We have carefully considered this contention and reviewed the motion for directed verdict, and find that the grounds for reversal were clearly encompassed in that motion, even as paraphrased by appellees in their motion for reconsideration.
Motion for reconsideration denied.
Elizabeth F. Allen, for City of Atlanta.
Notes
1  Professor Samuel Williston, in his treatise on contracts, has stated that the rule is an anachronism, deriving from its origin in the British courts of Chancery at the time when the promises in all bilateral contracts were held to he independent of each other.

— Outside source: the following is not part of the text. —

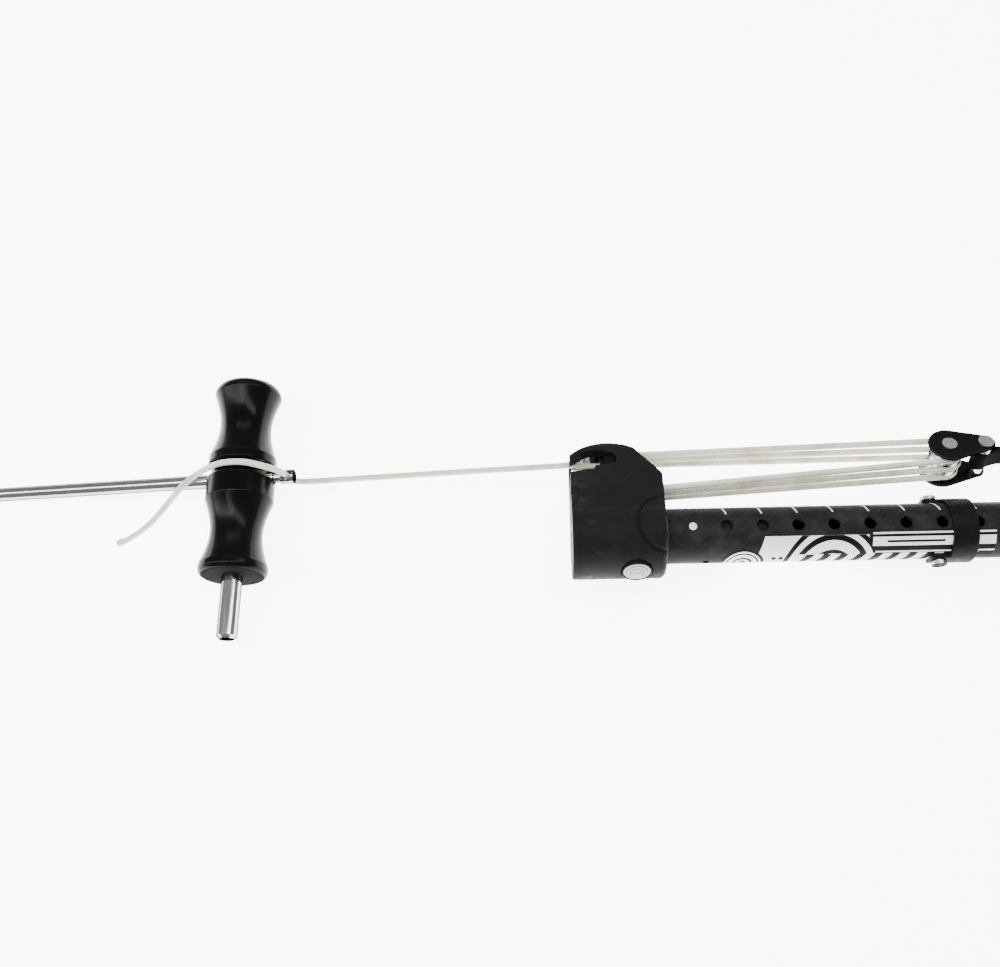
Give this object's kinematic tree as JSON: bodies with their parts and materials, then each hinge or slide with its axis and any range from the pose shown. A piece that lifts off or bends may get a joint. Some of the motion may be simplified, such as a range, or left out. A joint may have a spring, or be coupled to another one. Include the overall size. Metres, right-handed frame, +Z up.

Because a vendor could not refuse to convey land as contracted despite the purchaser's failure to pay, he thus came much nearer to justifying his description as a trustee for the vendee. 7 Williston, Law of Contracts, 933 (3rd. ed. 1963).
Paul, Hastings, Janofsky & Walker, John G. Parker, Kathy R. Bess, for Curry.
King, Taylor & Stovall, James F. Stovall III, for Krall.
Powell, Goldstein, Frazer & Murphy, Frank Love, Jr., John W. Harbin, for appellants.
DECIDED OCTOBER 31, 1991 -- RECONSIDERATION DENIED NOVEMBER 20, 1991 -- CERT. APPLIED FOR.